If you want to evaluate the algorithms, more configurations need to be done:
the code evaluates the algorithms on the RWC Pop dataset, if you have the dataset and want to evaluate on it, edit the value DATASET_BASE_DIRS['RWC']
so that it points to the location of the dataset, and ensure the directory structure is as listed below:
.
└── RWC-MDB-P-2001
├── AIST.RWC-MDB-P-2001.CHORUS
├── RWC研究用音楽データベース
├── RWC研究用音楽データベース Disc 2
├── RWC研究用音楽データベース Disc 3
├── RWC研究用音楽データベース Disc 4
├── RWC研究用音楽データベース Disc 5
├── RWC研究用音楽データベース Disc 6
└── RWC研究用音楽データベース Disc 7
for evaluation of the pop-music-highlighter, since the python version is not compatible with that of the highlighter, you need to get its result in advance and set the value of ALGO_BASE_DIRS['PopMusicHighlighter']
so that it points to the location containing the results as <originalAudioFileName>_highlight.npy
files.
To detect the chorus sections of a music recording, use the predict.py
:
Usage: predict.py [OPTIONS] [AUDIOFILES]...
Options:
--outputdir PATH
--metaOutputdir PATH
--algo [multi|single]
--force BOOLEAN overwrite cached features.
--help Show this message and exit.
A Quick example is
python predict.py ./data/example/starfall.mp3 --force false
By default, the algorithm outputs all the chorus sections detected, but you can use the option --algo single
to force it outputs a single chorus section.

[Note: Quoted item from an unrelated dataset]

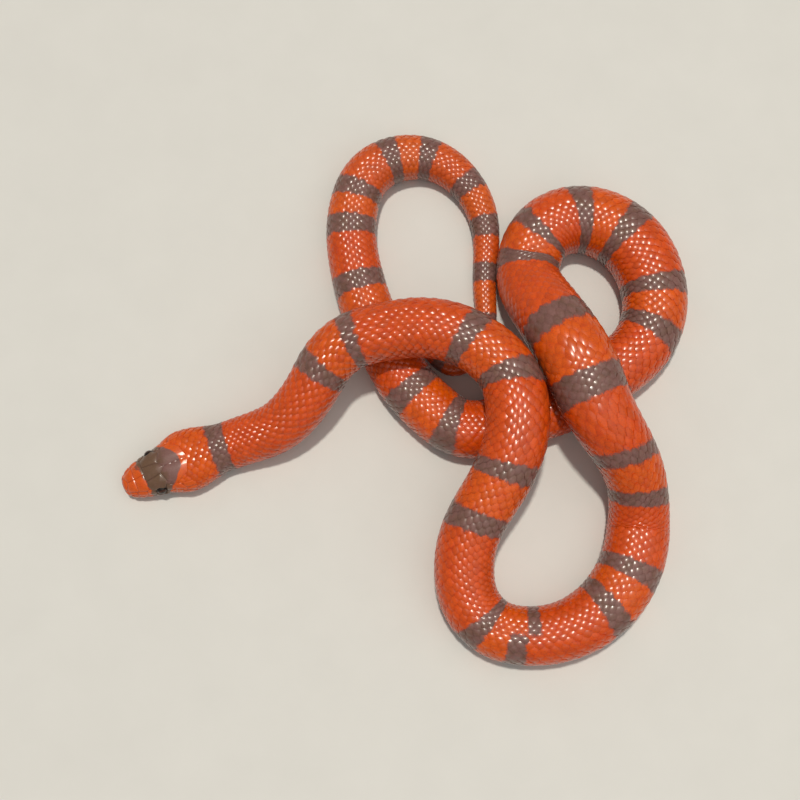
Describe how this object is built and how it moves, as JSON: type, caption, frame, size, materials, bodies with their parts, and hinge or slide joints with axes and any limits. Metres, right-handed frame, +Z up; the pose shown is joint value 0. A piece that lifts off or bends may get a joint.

The default directory for mirex format output (OUTPUTDIR) is ./data/predict
, the output file contains 3 columns:
<onset_time(sec)>\t<offset_time(sec)>\t<label>\n
<onset_time(sec)>\t<offset_time(sec)>\t<label>\n
...
The default directory for viewer metadata (METAOUTPUTDIR) is ./data/viewerMetadata
, the JSON files were used for a simple HTML player which shows the result of chorus detection. To view the output and play the music, use the simple HTML page ./viewer/index.html
to open the metadata file.
The metadata generated by the algorithm always links to a local audio file. For a quick example, however, you can open the file data/example/starfall_meta.json
which has an online audio link in the viewer:
To evaluate the algorithms, calculate the features for audio files first, and train the classifier, then evaluate:
python feature.py build && python feature.py train && python eval_algos.py
Besides the dataset RWC Pop and SALAMI provided in the code, you can add your own dataset for training and testing. For this purpose, you should add a custom dataset class in utility/dataset.py
which would be a subclass of BaseStructDataset
. The audio files and annotations should be set in the class variable self.pathPairs
on initialization, whose type is a list of namedtuple StructDataPathPair
. Then you need to implement the loadGT
method in the custom class, loadGT
accepts the path of the annotation file, and returns a MIREX format data, which is composed of segments' onset/offset times and its label. You can also optionally implement the method semanticLabelDic
which accepts nothing and returns a dictionary that maps the label used in your dataset to specific numbers, it's used for generating labeled target Self-similarity Matrix, but this functionality was not used currently. However, the labels used for training is generated using a string-match method, all the labels from the dataset start with the substring "chorus" is considered as the target segments.
The overview of the algorithm is described in the image below. Firstly, acoustic features as pitch chroma, MFCC, chroma, and tempogram were calculated from the input music recording. Then self-similarity matrices were generated on these features and fused into one. Low-level patterns were extracted by graph algorithms assuming transitivity of similarity and merged to form top-level structures. In the end, a classifier learns from the training data to detect chorus sections and makes predictions on structural information and melody features of the input sections.